Reid Ashcroft | May 7th 2025, 12:09:51 am

Gold posted a strong Q1 2025, with total demand reaching 1,206 tonnes up 1% year-over-year and marking the highest Q1 level since 2016. This strength came despite surging prices, with gold touching a record high of $3,500/oz, reflecting escalating stagflation risks, geopolitical instability, and de-dollarization themes.


Gold posted a strong Q1 2025, with total demand reaching 1,206 tonnes up 1% year-over-year and marking the highest Q1 level since 2016. This strength came despite surging prices, with gold touching a record high of $3,500/oz, reflecting escalating stagflation risks, geopolitical instability, and de-dollarization themes. 

Investment demand led the quarter’s surge, more than doubling to 552t (+170% y/y), its strongest showing since Q1 2022. Gold ETF inflows rebounded sharply as investors sought refuge from volatility in equities and bonds, while bar and coin demand remained solid at 325t—15% above the five-year quarterly average—driven by robust Chinese retail buying. 

Central banks remained net buyers, adding 244t. Though below Q4 levels, purchases stayed within the strong quarterly range seen over the last three years, reinforcing the narrative of waning confidence in US assets amid global trade and policy tensions. 

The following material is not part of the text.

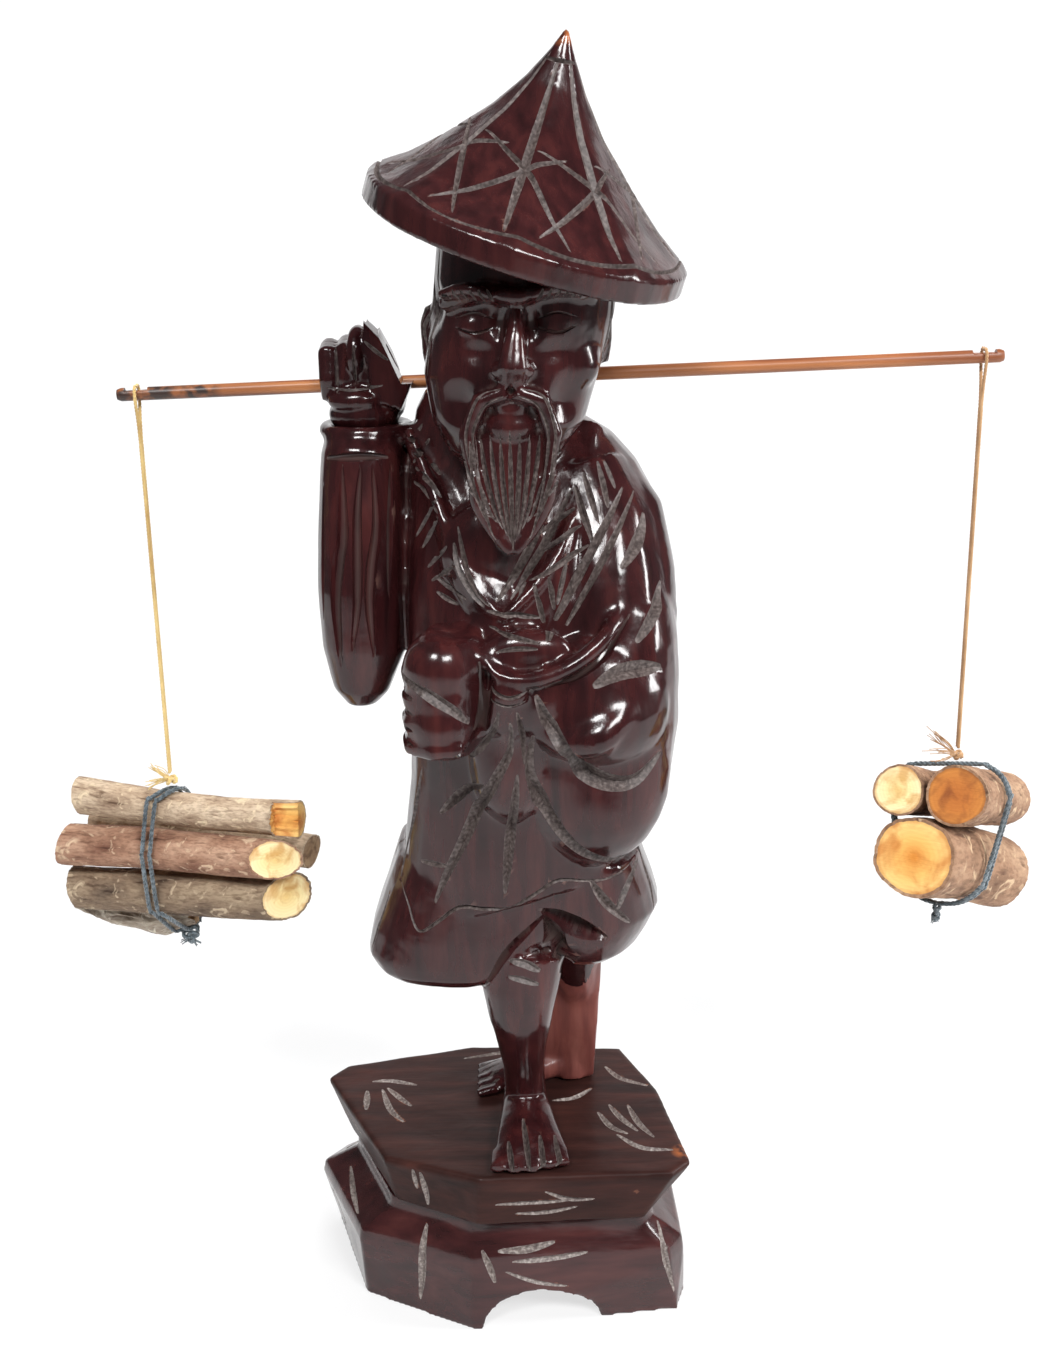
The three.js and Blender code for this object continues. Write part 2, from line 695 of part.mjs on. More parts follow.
function elasticTie(logs, lean, knotTop) {
  const count = elasticPointsPerTurn * elasticTurns;
  const start = -Math.PI / 2;
  const loops = Array.from({ length: count + 1 }, (_, i) => {
    const angle = start + (2 * Math.PI * i) / elasticPointsPerTurn;
    const front = (1 + Math.cos(angle - Math.PI)) / 2;
    const advance = elasticPitch * ((elasticTurns * i) / count - elasticTurns / 2);
    const x = advance - lean * (front ** 2 - 0.25);
    return [x, ...wrapPoint(logs, x, angle, elasticOffset)];
  });
  console.log(`elastic tie: least gap between its turns ${leastTurnGap(loops).toFixed(2)} mm`);
  const first = [loops[0][0], loops[0][1], knotTop];
  const last = [loops[count][0], loops[count][1], knotTop];
  return cord([first, ...loops, last], elasticRadius, { sides: 6 });
}

function tieKnot() {
  const knot = new THREE.SphereGeometry(tieKnotRadius, 12, 8).scale(1.25, 0.8, 1);
  const tails = [-1, 1].map((side) => limb([
    [side * 0.8, 0, -1, 0.6, 0.6],
    [side * 1.5, 0.2, -2.6, 0.65, 0.65],
    [side * 1.9, -0.2, -4, 0.75, 0.75],
  ], { sides: 8 }));
  return shapeOf(joined([knot, ...tails]));
}

// Each bundle hangs from its knot: yaw turns the logs about the string, tilt drops their far end.
function hangingBundle(side, { notch, drop, yaw, tilt, lean, logs }) {
  const swing = new THREE.Group();
  swing.position.x = notch;
  swing.rotation.y = slope;
  pole.add(swing);
  swing.add(named(`${side}_string`, hangingString(drop), thread));

  const knot = new THREE.Group();
  knot.position.z = -drop;
  swing.add(knot);
  knot.add(named(`${side}_string_knot`, stringKnot(), thread));

  const bundle = new THREE.Group();
  bundle.rotation.set(0, THREE.MathUtils.degToRad(tilt), THREE.MathUtils.degToRad(yaw), 'ZYX');
  knot.add(bundle);
  const hang = new THREE.Group();
  hang.position.z = -(tieHeight(logs, 0, Math.PI / 2) + elasticRadius + clearance + stringKnotRadius);
  bundle.add(hang);
  logs.forEach((stations, i) => hang.add(named(`${side}_log_${i + 1}`, log(stations), bark)));
  const bottom = wrapPoint(logs, 0, -Math.PI / 2, elasticOffset);
  const knotTop = bottom[1] - elasticRadius - clearance;
  hang.add(named(`${side}_elastic_tie`, elasticTie(logs, lean, knotTop), elastic));
  const crimp = named(`${side}_tie_knot`, tieKnot(), elastic);
  crimp.position.set(0, bottom[0], knotTop - clearance - tieKnotRadius);
  hang.add(crimp);
}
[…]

Jewelry demand declined significantly under record price pressures, with volume falling to its lowest since the 2020 COVID-related collapse. However, in value terms, jewelry spending still rose 9% y/y to $35 billion, indicating persistent consumer interest in gold as a store of value. 

Technology demand held steady at 80t y/y, supported by AI-led electronics growth, though outlooks remain cautious due to tariff-related uncertainty. 

Looking ahead, investment demand is expected to stay elevated, supported by persistent macro headwinds and rising deficits. While jewelry and recycling may remain subdued due to price sensitivity and low market stocks, central bank and bar/coin buying are likely to stay resilient, sustaining overall demand momentum.